RICO prohibits certain racketeering activities established under 18 U.S.C. § 1962, and the statute authorizes a civil action for "[a]ny person injured in his business or property by reason of section 1962." 18 U.S.C.A. § 1964(c). In order to properly plead a claim under § 1962(c), a claimant must allege four elements: (1) conduct (2) of an enterprise (3) through a pattern (4) of racketeering activity. Sedima, S.P.R.L. v. Imrex Co. , 473 U.S. 479, 496 (1985).

C. Conspiracy to Commit Civil RICO

Plaintiffs also allege a conspiracy to commit a civil RICO violation under § 1962(d), which provides that "[i]t shall be unlawful for any person to conspire to violate any of the provisions of subsection (a), (b), or (c) of this section. 18 U.S.C. § 1962(d). The Third Circuit has stated that, in order to plead a § 1962(d) violation, a plaintiff must "set forth allegations that address the period of the conspiracy, the object of the conspiracy, and the certain actions of the alleged conspirators taken to achieve that purpose... includ[ing] agreement to commit predicate acts and knowledge that the acts were part of a pattern of racketeering activity." Glessner v. Kenny , 952 F.2d 702, 714 (3d Cir. 1991). "Any claim under section 1962(d) based on a conspiracy to violate the other subsections of section 1962 necessarily must fail if the substantive claims are themselves deficient." Lightning Lube v. Witco Corp. , 4 F.3d 1153, 1191 (3d Cir. 1993).

V. Conclusion

Upon review of the Amended Complaint and the Motion to Dismiss briefing, the Court agrees with the remaining Defendants that the Amended Complaint is defective as to allegations of predicate acts, including those involving fraud and the civil RICO requirements concerning duraction. Although the Amended Complaint states detailed facts as to some Defendants, Plaintiffs do not adequately state sufficient facts as to the acts and omissions of all Defendants concerning the predicate acts required to be pled under RICO. If Plaintiffs conclude certain Defendants should be dismissed, or the RICO allegations dropped, Plaintiffs should do so.

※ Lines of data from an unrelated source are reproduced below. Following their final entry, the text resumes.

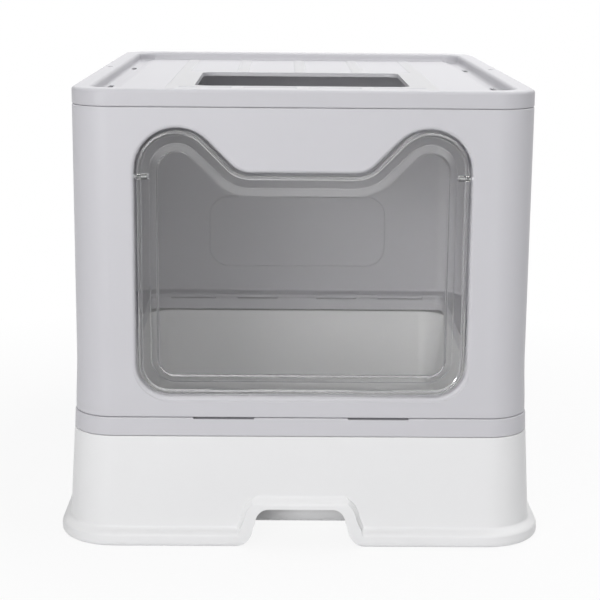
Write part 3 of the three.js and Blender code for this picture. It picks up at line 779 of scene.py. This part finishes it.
# %% Doorway
FLAP_GAP, FLAP_LIFT, TAB_HEIGHT = 2.15, 0.2, 1.6
EAR_HEIGHT, EAR_ROUND, BAR_ROUND, SILL_ROUND = 36.4, 35, 22.7, 27.8
DOOR_ROUND, JAMB = 3, 10
pivot = [1000 * value for value in next(j for j in frame["joints"] if j["name"] == "flap_swing")["pos_m"]]
door_half = flap_high.x + FLAP_GAP
ear_top = flap_high.z + FLAP_GAP
sill = flap_low.z + TAB_HEIGHT - FLAP_LIFT - FLAP_GAP
bar = ear_top - EAR_HEIGHT


def door_arcs(inset, sill_lift=0, sill_round=SILL_ROUND):
    """The doorway moved in by an inset. A lift raises the sill alone."""
    side, sill_z = door_half - sill_round, sill + sill_lift + sill_round
    ear_x, ear_z = door_half - EAR_ROUND, ear_top - EAR_ROUND
    bar_z = bar + BAR_ROUND
    bar_x = ear_x - ear_z + bar_z - math.sqrt(2) * (EAR_ROUND + BAR_ROUND)
    right = [
        (side, sill_z, sill_round - inset, -90, 0),
        (ear_x, ear_z, EAR_ROUND - inset, 0, 135),
        (bar_x, bar_z, BAR_ROUND + inset, 315, 270),
    ]
    left = [(-x, z, radius, 180 - end, 180 - start) for x, z, radius, start, end in reversed(right)]
    return right + left


def door_body(levels, sill_lift=0, sill_round=SILL_ROUND):
    """A body on the doorway's outline, through (how far in front of the panel's face, inset) levels."""
    steps = [(out - front, -inset) for out, inset in levels]
    return raised(door_arcs(levels[0][1], sill_lift, sill_round), steps, upright=True)


print("doorway", round(2 * door_half), "mm wide, bar at", round(bar), "mm")

# %% [markdown]
# The front panel turns in at the doorway as a short jamb, with a generous round where the face
# rolls over. A block inside each jamb, beside the ears, holds the end of a pivot pin.

# %% Front panel
PIN_RADIUS, PIN_PLAY, PIN_GRIP = 1.5, 0.06, 8.5
SOCKET_WIDTH, SOCKET_DEPTH = 9, 7.5
front_panel = join(end_panel(), door_body([(-JAMB, -WALL), (-WALL / 2, -WALL)]))
for side in (-1, 1):
    x0, x1 = side * (door_half + WALL / 2), side * (door_half + SOCKET_WIDTH)
    z0, z1 = pivot[2] - 2 * PIN_RADIUS, pivot[2] + 2 * PIN_RADIUS
    front_panel = join(front_panel, block(x0, x1, front + WALL / 2, front + JAMB, z0, z1))
opening = [(-JAMB - BEYOND, 0)]
opening += [(rise - DOOR_ROUND, -lean) for rise, lean in quarter(DOOR_ROUND, 7)]
opening.append((BEYOND, -DOOR_ROUND - BEYOND))
bore = rod(PIN_RADIUS + 2 * PIN_PLAY, 2 * (door_half + SOCKET_DEPTH), pivot, "X")
front_panel = cut(front_panel, door_body(opening), bore)
finished(front_panel, "front_wall", "hood", "shell_grey", hood_plastic, "front_panel")

# %% [markdown]
# The back panel is the same moulding without a doorway. A rounded pad is pressed into it: it sinks
# in from outside and stands out as much on the inside, where it shows through the flap.

# %% Back panel
PAD_WIDTH, PAD_HEIGHT, PAD_ROUND, PAD_RISE, PAD_DEPTH = 200, 81, 22, 31, 1.2
pad_z = panel_bottom + PAD_RISE + PAD_HEIGHT / 2


def pad_body(levels):
    """A body on the pad's outline, through (how far outside the panel's face, grow) levels."""
    grow = levels[0][1]
    arcs = rounded_rectangle(PAD_WIDTH + 2 * grow, PAD_HEIGHT + 2 * grow, PAD_ROUND + grow, 0, pad_z)
    steps = [(out - front, grow) for out, grow in levels]
    return mirrored_away(raised(arcs, steps, upright=True), "Y")


raised_levels = [(-WALL - PAD_DEPTH, -PAD_DEPTH), (-WALL, 0), (-WALL / 2, 0)]
sunk_levels = [(-PAD_DEPTH, 0), (BEYOND, BEYOND + PAD_DEPTH)]
back_panel = mirrored_away(end_panel(), "Y")
back_panel = cut(join(back_panel, pad_body(raised_levels)), pad_body(sunk_levels))
finished(back_panel, "back_wall", "hood", "shell_grey", hood_plastic, "back_panel")

# %% [markdown]
# A side panel is the flat stretch between the seams. Its laps step inwards by a wall and a gap and
# reach behind the neighbours. The left panel is the right one mirrored.

# %% Side panels
LAP, LAP_TOP_GAP = 9, 8.5
reach = corner_seam - SEAM
lap_bottom, lap_top = panel_bottom + 3 * WALL, panel_top - LAP_TOP_GAP


def strips(y0, y1):
    """Two blocks over the ends of the right-hand side."""
    ahead = block(hood_width / 4, hood_width, y0, y1, low, high)
    return join(ahead, block(hood_width / 4, hood_width, -y1, -y0, low, high))


def lap_ring(outer, inner):
    """A ring of wall between two offsets, as tall as the laps."""
    ring = hood_body([(lap_bottom, outer), (lap_top, outer)])
    return cut(ring, hood_body([(lap_bottom - BEYOND, inner), (lap_top + BEYOND, inner)]))


lap_face = -WALL - SEAM
right_panel = common(panel_ring(), block(0, hood_width, -reach, reach, low, high))
right_panel = join(right_panel, common(lap_ring(lap_face, lap_face - WALL), strips(reach - LAP, reach + LAP)))
right_panel = join(right_panel, common(lap_ring(-WALL / 2, lap_face - WALL), strips(reach - LAP, reach)))
left_panel = mirrored(right_panel, "X")
finished(right_panel, "side_wall_right", "hood", "shell_grey", hood_plastic, "side_panel_right")
finished(left_panel, "side_wall_left", "hood", "shell_grey", hood_plastic, "side_panel_left")

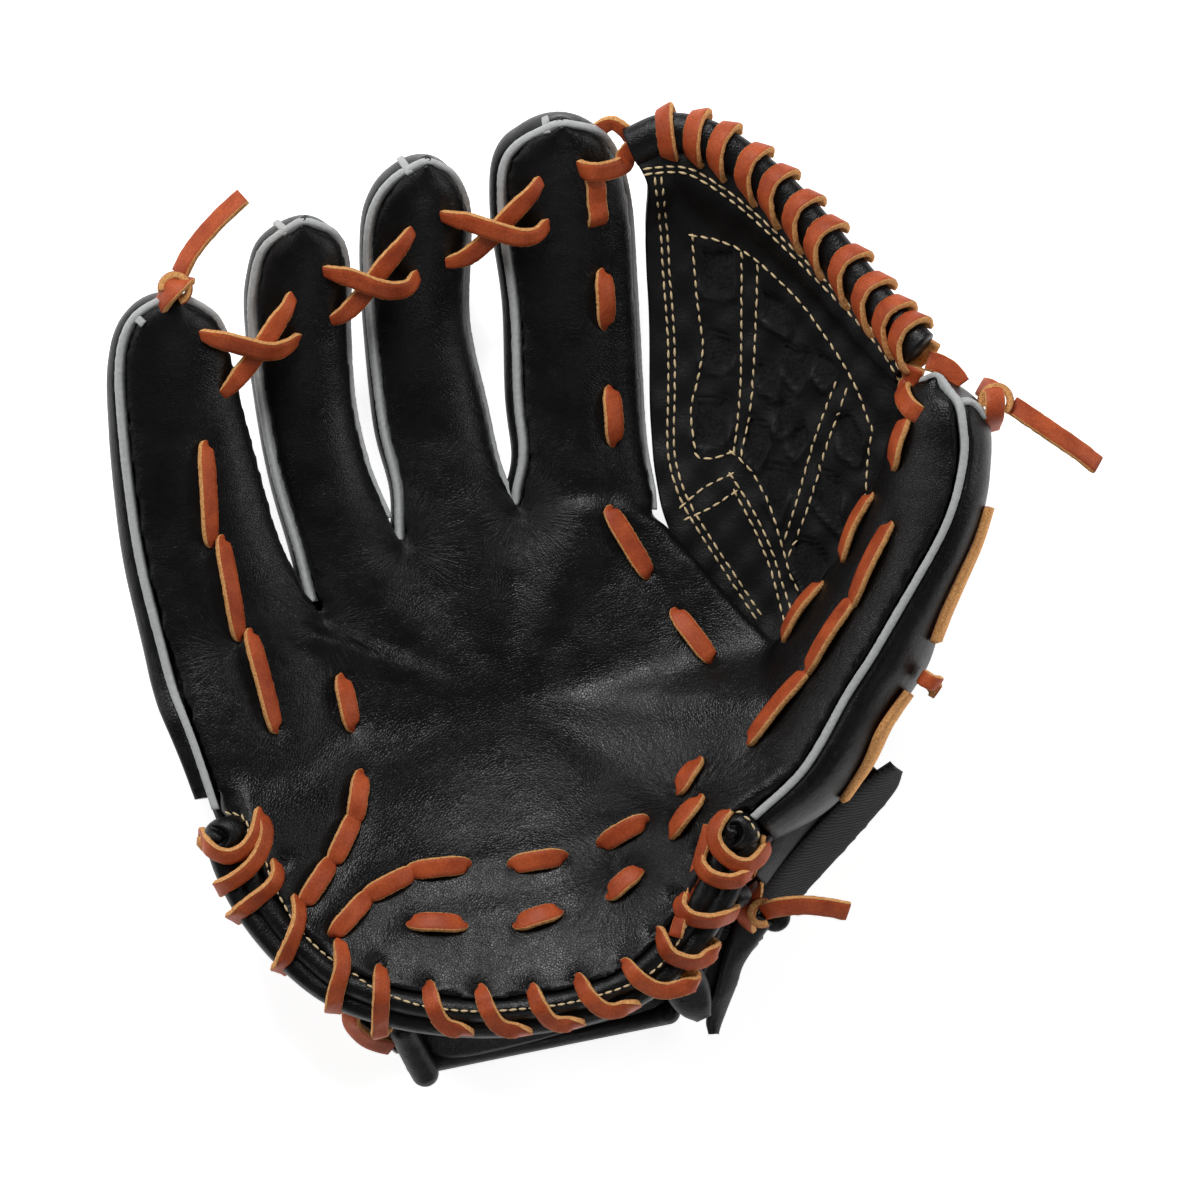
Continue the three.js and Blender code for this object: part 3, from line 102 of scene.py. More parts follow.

This Court will give Plaintiffs leave to file a Third Amended Complaint within 14 days.

If Plaintiffs intend to pursue their RICO claims as to the remaining Defendants, Plaintiffs need to thoroughly research and plead in accordance with Supreme Court and Third Circuit case law.

Assuming Plaintiffs file a Third Amended Complaint, and Defendants file Motions to Dismiss, their briefs need not repeat the briefs already on file.

For the foregoing reasons, this Court dismisses Plaintiffs' RICO claims as to the City of Philadelphia. This Court further dismisses, without prejudice, Plaintiffs' RICO claims as to the remaining Defendants and grants Plaintiffs 14 days to file an amended complaint, either with or without RICO claims. An appropriate order follows.